安倍内閣においては、2016年3月30日「明日の日本を支える観光ビジョン構想会議」において、2020年の訪日外国人数を4000万人にするという目標を掲げて、これまで各種インバウンド施策を打ってきました。2019年の訪日外国人数は速報値で3188万2000人(観光局発表)とされており、このうち959万人が中国からの訪日であったことが示されています。

特に月別(2019年12月)の指標では、韓国からの訪日外国人数が前年同月比で60%以上減少したのに対して、中国からの訪日外国人数は18.5%という著しい伸びを記録していました。月別の2位が台湾、3位が香港だったことを考えると、2020年1月の数字はいずれも著しく減少になることは明らかです。1月27日は中国政府が団体旅行の中止を通告した上、2月に入ってクルーズ船の入港を中止させるなどの取り組みを始めたことから、現在までに訪日外国人数が改善する見込みは全く立っていないと言えるでしょう。

これらの状況から、政府のインバウンド施策に関連する各種産業の中には、今回の武漢肺炎の流行にともなって、臨時休業や人員整理に踏み切らざるを得なくなったというニュースも目にするようになりました。東京五輪に向けて、インバウンドはいずれ回復すると考えられますが、そもそも武漢肺炎に関係するインバウンドの抑制が長期化すれば、東京五輪よりも前に経営破綻する企業が出てきてもおかしくない状態と言えます。
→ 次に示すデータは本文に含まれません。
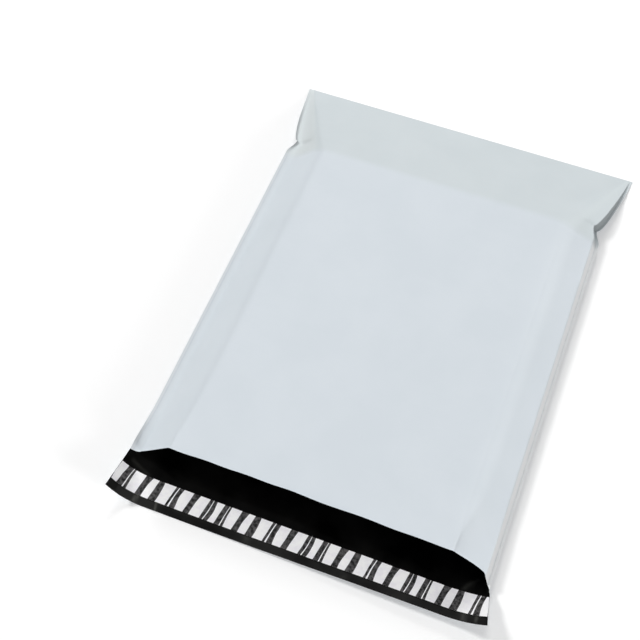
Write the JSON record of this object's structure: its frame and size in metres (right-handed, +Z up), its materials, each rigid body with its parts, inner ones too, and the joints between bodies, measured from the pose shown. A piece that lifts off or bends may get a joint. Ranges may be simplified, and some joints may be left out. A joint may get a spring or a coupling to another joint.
{
  "type": "poly mailer",
  "caption": "Soft plastic film mailing bag lying open on its back, white outside and black inside, with welded sides and a lip carrying an adhesive band under a printed liner.",
  "frame": {"origin": "centre of the bounding box at its base, on the surface the bag lies on", "axes": "+X across the bag to the right as seen from the mouth, +Y from the mouth and lip towards the folded end, +Z up out of the front panel"},
  "size_m": [0.3682, 0.5196, 0.032],
  "materials": {
    "white_film": "satin white film, black on its inner side",
    "adhesive": "clear tacky hot-melt",
    "liner_film": "glossy white film printed with dark slanted bars"
  },
  "bodies": {
    "root": {"film_bag": "white_film", "adhesive_strip": "adhesive", "release_liner": "liner_film"}
  },
  "joints": []
}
そのためには、2020年1月の訪日外国人数の速報発表を以て、日本政府は早々に「2020年の4000万人達成は厳しくなった」と発表をするべきです。多くの経営者が東京五輪の年における4000万人の訪日外国人をベンチマークに経営計画を立ててきました。ここで今年1年の目標数値を死守するために、経済活性化とインバウンドの増強を名目とした補助金や無利子緊急融資などの資金投入を行ったところで、必ずや反動が来ます。いずれ回復するからと企業に期待をさせて我慢比べの勝負をすることよりも、武漢肺炎の流行をはじめとする外的要因から、目標を追求する状況ではなくなったと政府がこのタイミングで表明することにより、早期に次善策を練ることができるようになります。安倍政権の大きな目玉政策であったインバウンドが、ベンチマークの年に目標達成不可と早い段階で決定づけることは勇気のいることですが、経済的な被害を最小限に抑えるためには、この勇気も必要でしょう。